» **GIVEN REQUEST**:
Restate word for word the lines beginning at the one that contains "Write the OpenSCAD" and ending at the one that contains "back_setback = 20; // [10:1:30]"; include both and nothing else.

____ INFORMATION GIVEN

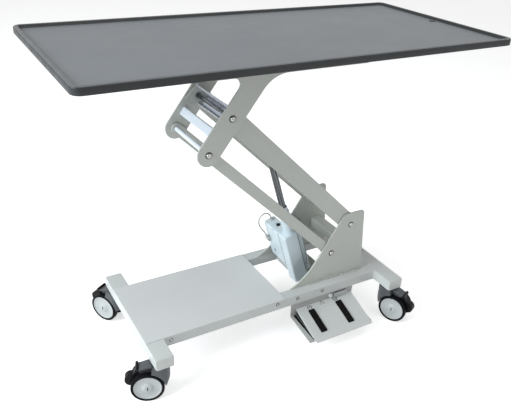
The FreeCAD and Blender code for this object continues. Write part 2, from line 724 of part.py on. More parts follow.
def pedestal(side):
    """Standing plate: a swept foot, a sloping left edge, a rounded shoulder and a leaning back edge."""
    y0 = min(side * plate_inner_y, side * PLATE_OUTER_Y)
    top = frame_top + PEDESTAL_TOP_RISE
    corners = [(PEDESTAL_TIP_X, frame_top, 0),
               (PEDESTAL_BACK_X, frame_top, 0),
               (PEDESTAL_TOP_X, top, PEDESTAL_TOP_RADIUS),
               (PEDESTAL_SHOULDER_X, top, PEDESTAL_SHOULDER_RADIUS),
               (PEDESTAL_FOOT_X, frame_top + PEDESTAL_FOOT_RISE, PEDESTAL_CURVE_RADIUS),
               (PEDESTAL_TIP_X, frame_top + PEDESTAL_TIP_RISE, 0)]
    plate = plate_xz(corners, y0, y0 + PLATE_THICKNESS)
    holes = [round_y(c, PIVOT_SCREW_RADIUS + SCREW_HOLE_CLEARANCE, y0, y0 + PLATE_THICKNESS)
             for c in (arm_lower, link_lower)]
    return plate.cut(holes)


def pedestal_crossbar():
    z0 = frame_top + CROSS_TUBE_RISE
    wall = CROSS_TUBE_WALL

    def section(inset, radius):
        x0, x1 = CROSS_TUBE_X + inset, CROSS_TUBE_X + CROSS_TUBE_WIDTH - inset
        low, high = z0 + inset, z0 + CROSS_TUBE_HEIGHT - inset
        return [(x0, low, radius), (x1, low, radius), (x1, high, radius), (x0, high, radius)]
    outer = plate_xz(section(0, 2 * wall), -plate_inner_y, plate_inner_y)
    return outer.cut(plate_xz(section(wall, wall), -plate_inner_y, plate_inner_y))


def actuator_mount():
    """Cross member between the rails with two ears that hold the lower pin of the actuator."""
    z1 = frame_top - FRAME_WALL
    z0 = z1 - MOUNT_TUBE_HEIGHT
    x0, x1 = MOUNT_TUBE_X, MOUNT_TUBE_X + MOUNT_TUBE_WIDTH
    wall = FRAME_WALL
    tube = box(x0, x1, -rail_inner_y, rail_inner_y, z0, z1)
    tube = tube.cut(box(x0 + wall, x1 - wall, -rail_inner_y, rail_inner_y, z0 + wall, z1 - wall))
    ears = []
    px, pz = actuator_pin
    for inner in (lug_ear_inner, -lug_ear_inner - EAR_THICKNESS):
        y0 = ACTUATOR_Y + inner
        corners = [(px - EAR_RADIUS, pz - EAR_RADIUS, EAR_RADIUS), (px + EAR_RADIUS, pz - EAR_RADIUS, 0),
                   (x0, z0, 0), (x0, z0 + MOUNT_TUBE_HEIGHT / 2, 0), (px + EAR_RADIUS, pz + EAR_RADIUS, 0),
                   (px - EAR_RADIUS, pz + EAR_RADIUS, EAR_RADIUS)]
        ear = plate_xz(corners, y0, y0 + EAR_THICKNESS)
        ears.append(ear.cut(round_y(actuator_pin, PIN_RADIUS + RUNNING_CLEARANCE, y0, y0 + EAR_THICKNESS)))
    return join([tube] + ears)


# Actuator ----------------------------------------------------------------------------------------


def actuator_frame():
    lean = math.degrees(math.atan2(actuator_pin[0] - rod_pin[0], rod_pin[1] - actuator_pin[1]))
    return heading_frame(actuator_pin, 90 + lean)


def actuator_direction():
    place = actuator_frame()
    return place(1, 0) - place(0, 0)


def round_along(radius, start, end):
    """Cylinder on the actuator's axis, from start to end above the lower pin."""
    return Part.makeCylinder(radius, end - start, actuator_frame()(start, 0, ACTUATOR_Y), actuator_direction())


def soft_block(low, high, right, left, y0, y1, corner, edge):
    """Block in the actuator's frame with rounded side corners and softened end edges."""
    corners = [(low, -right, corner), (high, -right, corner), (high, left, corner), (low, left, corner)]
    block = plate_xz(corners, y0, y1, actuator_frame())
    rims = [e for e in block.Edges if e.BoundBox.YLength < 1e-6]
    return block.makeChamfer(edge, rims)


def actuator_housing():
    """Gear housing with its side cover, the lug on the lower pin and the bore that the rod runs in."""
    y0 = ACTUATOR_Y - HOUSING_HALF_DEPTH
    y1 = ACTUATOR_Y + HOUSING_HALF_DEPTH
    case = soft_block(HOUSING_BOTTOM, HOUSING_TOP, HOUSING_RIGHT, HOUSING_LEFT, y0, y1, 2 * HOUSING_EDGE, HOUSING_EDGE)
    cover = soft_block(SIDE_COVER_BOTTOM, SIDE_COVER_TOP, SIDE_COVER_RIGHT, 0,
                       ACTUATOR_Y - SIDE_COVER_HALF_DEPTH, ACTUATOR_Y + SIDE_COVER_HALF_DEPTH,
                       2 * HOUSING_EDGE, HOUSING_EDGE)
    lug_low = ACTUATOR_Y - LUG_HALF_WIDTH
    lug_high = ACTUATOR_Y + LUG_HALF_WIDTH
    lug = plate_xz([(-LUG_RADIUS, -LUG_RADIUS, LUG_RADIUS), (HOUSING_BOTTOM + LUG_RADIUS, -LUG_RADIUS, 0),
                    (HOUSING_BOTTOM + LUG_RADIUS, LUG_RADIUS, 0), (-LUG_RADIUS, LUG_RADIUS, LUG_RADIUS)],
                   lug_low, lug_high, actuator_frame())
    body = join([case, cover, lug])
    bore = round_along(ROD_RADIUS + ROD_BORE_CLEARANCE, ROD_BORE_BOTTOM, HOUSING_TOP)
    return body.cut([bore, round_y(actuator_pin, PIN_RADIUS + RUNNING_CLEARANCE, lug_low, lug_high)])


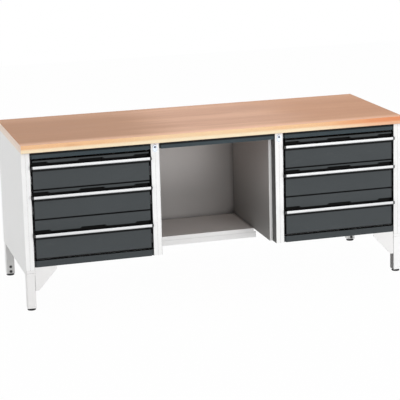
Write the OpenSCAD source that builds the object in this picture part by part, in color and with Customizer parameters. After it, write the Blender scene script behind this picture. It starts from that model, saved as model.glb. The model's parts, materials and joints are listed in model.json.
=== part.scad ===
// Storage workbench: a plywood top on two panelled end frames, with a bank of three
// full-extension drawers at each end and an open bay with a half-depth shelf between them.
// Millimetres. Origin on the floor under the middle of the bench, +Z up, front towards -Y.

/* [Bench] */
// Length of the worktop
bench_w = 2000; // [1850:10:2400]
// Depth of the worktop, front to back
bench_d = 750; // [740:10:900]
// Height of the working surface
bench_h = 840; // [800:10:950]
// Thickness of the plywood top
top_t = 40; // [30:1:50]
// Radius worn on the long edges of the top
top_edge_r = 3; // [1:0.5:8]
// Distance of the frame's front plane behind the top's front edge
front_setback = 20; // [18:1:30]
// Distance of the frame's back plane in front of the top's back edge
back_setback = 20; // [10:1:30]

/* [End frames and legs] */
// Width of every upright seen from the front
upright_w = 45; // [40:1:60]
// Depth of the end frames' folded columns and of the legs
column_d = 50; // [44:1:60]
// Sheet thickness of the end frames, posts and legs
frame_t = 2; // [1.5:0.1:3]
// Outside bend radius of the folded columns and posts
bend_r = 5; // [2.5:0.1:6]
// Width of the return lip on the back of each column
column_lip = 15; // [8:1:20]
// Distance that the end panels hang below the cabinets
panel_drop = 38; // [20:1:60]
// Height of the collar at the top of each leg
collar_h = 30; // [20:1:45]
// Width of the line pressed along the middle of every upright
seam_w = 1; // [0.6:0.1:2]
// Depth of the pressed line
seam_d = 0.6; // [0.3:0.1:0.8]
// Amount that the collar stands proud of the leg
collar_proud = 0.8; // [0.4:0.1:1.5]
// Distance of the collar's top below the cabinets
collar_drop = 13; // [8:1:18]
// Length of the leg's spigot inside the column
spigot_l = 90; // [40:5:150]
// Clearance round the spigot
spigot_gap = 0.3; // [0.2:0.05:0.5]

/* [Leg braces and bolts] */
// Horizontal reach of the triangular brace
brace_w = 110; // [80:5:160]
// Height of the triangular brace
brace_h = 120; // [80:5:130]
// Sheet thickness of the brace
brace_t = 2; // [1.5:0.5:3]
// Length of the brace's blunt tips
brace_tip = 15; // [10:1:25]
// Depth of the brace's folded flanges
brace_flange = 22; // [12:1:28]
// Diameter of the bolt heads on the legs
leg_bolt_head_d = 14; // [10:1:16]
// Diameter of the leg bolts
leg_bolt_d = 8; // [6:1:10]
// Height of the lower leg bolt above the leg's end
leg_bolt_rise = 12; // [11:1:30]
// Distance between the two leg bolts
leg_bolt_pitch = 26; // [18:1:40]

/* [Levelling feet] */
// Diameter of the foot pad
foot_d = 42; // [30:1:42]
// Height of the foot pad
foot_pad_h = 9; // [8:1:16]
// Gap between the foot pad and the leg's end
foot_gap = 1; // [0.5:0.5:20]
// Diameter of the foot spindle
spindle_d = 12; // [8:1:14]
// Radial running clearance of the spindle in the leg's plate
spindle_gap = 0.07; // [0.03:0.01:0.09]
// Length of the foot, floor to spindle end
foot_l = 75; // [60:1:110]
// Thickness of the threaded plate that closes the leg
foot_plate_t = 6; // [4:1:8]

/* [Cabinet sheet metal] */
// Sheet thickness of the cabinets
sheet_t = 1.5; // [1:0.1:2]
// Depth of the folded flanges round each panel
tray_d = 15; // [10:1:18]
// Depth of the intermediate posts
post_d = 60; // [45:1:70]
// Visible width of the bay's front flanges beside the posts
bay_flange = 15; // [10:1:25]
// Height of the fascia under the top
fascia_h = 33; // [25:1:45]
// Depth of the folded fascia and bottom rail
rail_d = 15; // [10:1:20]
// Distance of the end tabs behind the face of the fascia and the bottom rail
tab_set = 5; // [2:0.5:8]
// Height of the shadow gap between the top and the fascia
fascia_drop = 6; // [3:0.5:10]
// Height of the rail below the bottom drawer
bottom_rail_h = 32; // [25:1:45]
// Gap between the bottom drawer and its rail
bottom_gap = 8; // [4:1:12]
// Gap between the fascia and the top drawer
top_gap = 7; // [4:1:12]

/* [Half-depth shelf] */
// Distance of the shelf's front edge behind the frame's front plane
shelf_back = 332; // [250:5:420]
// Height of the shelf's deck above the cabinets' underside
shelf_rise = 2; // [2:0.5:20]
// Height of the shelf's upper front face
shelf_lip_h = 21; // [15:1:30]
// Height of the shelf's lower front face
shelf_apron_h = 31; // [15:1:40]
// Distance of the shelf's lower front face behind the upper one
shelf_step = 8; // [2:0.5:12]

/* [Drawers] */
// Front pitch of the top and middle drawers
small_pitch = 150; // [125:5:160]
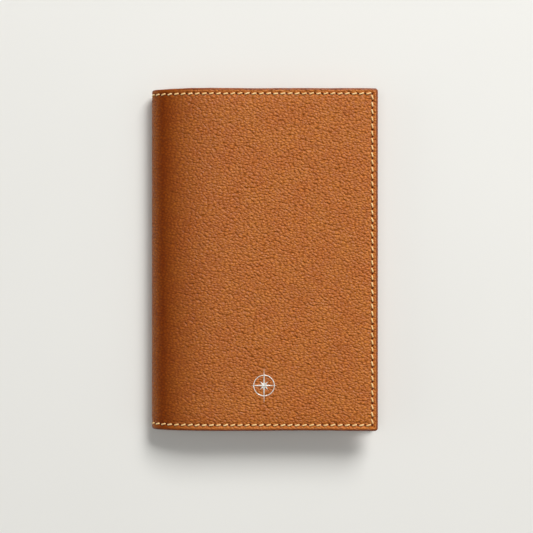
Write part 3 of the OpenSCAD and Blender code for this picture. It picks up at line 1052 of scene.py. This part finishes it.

________

» **THE COMPLETED TASK**:
Write the OpenSCAD source that builds the object in this picture part by part, in color and with Customizer parameters. After it, write the Blender scene script behind this picture. It starts from that model, saved as model.glb. The model's parts, materials and joints are listed in model.json.
=== part.scad ===
// Storage workbench: a plywood top on two panelled end frames, with a bank of three
// full-extension drawers at each end and an open bay with a half-depth shelf between them.
// Millimetres. Origin on the floor under the middle of the bench, +Z up, front towards -Y.

/* [Bench] */
// Length of the worktop
bench_w = 2000; // [1850:10:2400]
// Depth of the worktop, front to back
bench_d = 750; // [740:10:900]
// Height of the working surface
bench_h = 840; // [800:10:950]
// Thickness of the plywood top
top_t = 40; // [30:1:50]
// Radius worn on the long edges of the top
top_edge_r = 3; // [1:0.5:8]
// Distance of the frame's front plane behind the top's front edge
front_setback = 20; // [18:1:30]
// Distance of the frame's back plane in front of the top's back edge
back_setback = 20; // [10:1:30]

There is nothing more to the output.